Copy exactly the lines from the first line of the records below through the line containing "socket.default_value = value", including both, and nothing else.

◆ **Data for this task**:
———

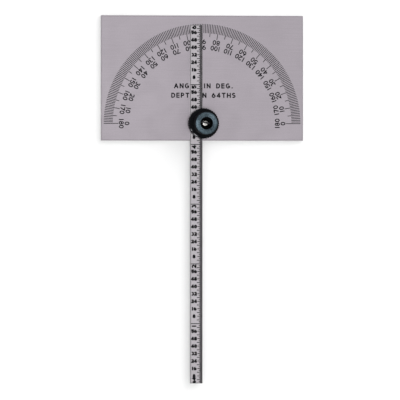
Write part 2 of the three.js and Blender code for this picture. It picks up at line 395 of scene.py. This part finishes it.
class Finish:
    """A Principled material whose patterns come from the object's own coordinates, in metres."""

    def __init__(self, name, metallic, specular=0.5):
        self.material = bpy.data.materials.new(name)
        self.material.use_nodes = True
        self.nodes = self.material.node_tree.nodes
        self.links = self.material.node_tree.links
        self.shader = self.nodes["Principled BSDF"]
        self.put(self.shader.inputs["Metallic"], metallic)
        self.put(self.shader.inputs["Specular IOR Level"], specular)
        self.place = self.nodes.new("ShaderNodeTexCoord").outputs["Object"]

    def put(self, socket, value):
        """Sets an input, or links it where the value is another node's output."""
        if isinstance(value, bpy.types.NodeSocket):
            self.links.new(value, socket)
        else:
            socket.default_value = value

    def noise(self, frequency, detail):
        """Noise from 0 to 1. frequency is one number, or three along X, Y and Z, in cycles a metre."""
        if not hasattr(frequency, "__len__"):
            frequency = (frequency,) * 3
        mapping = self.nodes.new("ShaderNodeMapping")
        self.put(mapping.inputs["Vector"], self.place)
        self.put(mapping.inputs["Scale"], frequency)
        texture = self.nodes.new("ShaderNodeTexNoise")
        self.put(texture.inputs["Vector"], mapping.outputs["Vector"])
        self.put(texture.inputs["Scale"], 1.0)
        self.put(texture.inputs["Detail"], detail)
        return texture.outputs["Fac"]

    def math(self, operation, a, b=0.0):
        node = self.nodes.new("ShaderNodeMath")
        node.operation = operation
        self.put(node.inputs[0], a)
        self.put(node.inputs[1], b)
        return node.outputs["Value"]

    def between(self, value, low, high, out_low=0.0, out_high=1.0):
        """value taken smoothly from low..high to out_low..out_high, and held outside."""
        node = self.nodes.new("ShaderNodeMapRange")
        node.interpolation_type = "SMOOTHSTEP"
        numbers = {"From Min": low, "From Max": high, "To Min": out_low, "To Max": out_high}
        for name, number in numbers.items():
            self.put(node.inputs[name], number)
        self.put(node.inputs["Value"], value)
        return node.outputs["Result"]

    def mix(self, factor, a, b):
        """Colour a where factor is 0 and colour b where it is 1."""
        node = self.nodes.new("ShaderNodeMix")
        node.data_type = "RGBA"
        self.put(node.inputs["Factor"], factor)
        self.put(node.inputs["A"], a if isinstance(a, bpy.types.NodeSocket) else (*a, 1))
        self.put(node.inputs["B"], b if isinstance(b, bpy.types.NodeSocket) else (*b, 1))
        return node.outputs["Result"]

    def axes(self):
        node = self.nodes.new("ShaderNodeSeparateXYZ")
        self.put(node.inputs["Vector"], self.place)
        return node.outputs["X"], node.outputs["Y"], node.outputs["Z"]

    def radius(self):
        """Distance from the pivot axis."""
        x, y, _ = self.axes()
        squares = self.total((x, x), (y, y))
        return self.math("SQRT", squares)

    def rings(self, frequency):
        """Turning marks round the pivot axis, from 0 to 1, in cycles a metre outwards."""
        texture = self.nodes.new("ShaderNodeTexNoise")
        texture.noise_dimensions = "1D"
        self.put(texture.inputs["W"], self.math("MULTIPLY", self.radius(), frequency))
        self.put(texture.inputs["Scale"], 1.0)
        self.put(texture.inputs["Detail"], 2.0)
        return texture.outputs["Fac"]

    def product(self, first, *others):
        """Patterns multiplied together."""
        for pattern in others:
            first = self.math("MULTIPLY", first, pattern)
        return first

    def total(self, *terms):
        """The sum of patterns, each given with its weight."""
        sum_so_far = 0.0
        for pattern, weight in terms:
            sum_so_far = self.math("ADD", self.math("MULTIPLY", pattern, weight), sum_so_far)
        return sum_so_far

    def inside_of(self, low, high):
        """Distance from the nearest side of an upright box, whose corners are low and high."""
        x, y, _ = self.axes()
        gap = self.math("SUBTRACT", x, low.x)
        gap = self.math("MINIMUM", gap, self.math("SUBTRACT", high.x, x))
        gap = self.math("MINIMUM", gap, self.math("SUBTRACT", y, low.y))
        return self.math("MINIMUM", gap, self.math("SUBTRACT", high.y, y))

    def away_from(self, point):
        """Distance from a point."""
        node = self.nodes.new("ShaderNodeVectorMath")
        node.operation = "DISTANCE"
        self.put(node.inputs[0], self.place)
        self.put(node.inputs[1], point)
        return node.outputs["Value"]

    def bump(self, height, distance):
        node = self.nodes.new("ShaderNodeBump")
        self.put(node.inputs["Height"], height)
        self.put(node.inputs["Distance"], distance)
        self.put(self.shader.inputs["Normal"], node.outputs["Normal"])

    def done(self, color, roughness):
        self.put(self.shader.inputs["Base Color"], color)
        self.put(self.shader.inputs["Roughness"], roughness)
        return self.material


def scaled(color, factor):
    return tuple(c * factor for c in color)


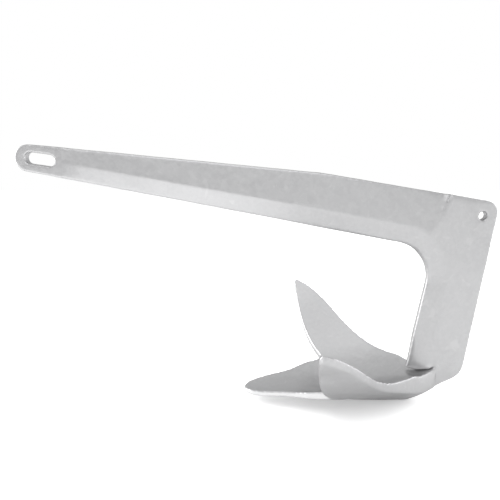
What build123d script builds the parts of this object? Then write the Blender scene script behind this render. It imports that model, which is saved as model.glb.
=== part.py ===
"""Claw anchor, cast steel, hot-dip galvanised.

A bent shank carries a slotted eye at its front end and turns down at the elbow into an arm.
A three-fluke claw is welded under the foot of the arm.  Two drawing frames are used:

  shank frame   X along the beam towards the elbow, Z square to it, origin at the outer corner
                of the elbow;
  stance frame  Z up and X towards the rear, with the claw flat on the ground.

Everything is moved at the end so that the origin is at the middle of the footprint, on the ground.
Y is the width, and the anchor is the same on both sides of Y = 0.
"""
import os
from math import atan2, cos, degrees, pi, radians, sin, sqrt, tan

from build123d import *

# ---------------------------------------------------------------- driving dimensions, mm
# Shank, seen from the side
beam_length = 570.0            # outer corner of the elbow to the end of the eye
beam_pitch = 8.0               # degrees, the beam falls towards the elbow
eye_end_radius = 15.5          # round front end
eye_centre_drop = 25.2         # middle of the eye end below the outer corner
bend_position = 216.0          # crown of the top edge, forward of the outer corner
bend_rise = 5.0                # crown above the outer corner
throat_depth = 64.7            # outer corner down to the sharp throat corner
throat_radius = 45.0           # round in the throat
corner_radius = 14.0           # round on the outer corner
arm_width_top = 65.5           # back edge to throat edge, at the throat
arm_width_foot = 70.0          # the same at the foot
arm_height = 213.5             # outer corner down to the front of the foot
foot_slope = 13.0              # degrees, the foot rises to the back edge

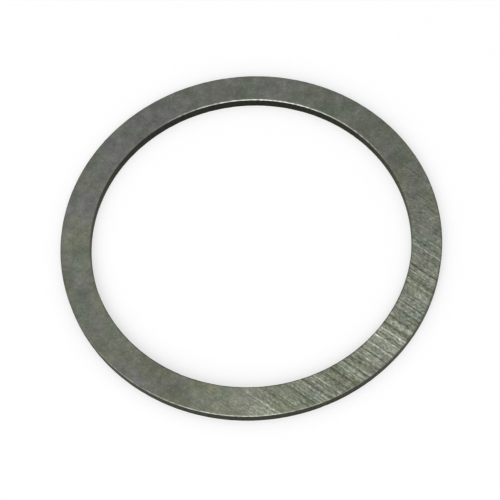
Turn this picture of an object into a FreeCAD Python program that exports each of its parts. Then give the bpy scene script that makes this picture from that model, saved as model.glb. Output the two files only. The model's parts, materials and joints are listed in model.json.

———

◆ **The output**:
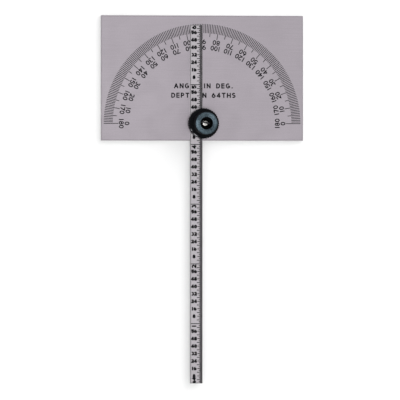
Write part 2 of the three.js and Blender code for this picture. It picks up at line 395 of scene.py. This part finishes it.
class Finish:
    """A Principled material whose patterns come from the object's own coordinates, in metres."""

    def __init__(self, name, metallic, specular=0.5):
        self.material = bpy.data.materials.new(name)
        self.material.use_nodes = True
        self.nodes = self.material.node_tree.nodes
        self.links = self.material.node_tree.links
        self.shader = self.nodes["Principled BSDF"]
        self.put(self.shader.inputs["Metallic"], metallic)
        self.put(self.shader.inputs["Specular IOR Level"], specular)
        self.place = self.nodes.new("ShaderNodeTexCoord").outputs["Object"]

    def put(self, socket, value):
        """Sets an input, or links it where the value is another node's output."""
        if isinstance(value, bpy.types.NodeSocket):
            self.links.new(value, socket)
        else:
            socket.default_value = value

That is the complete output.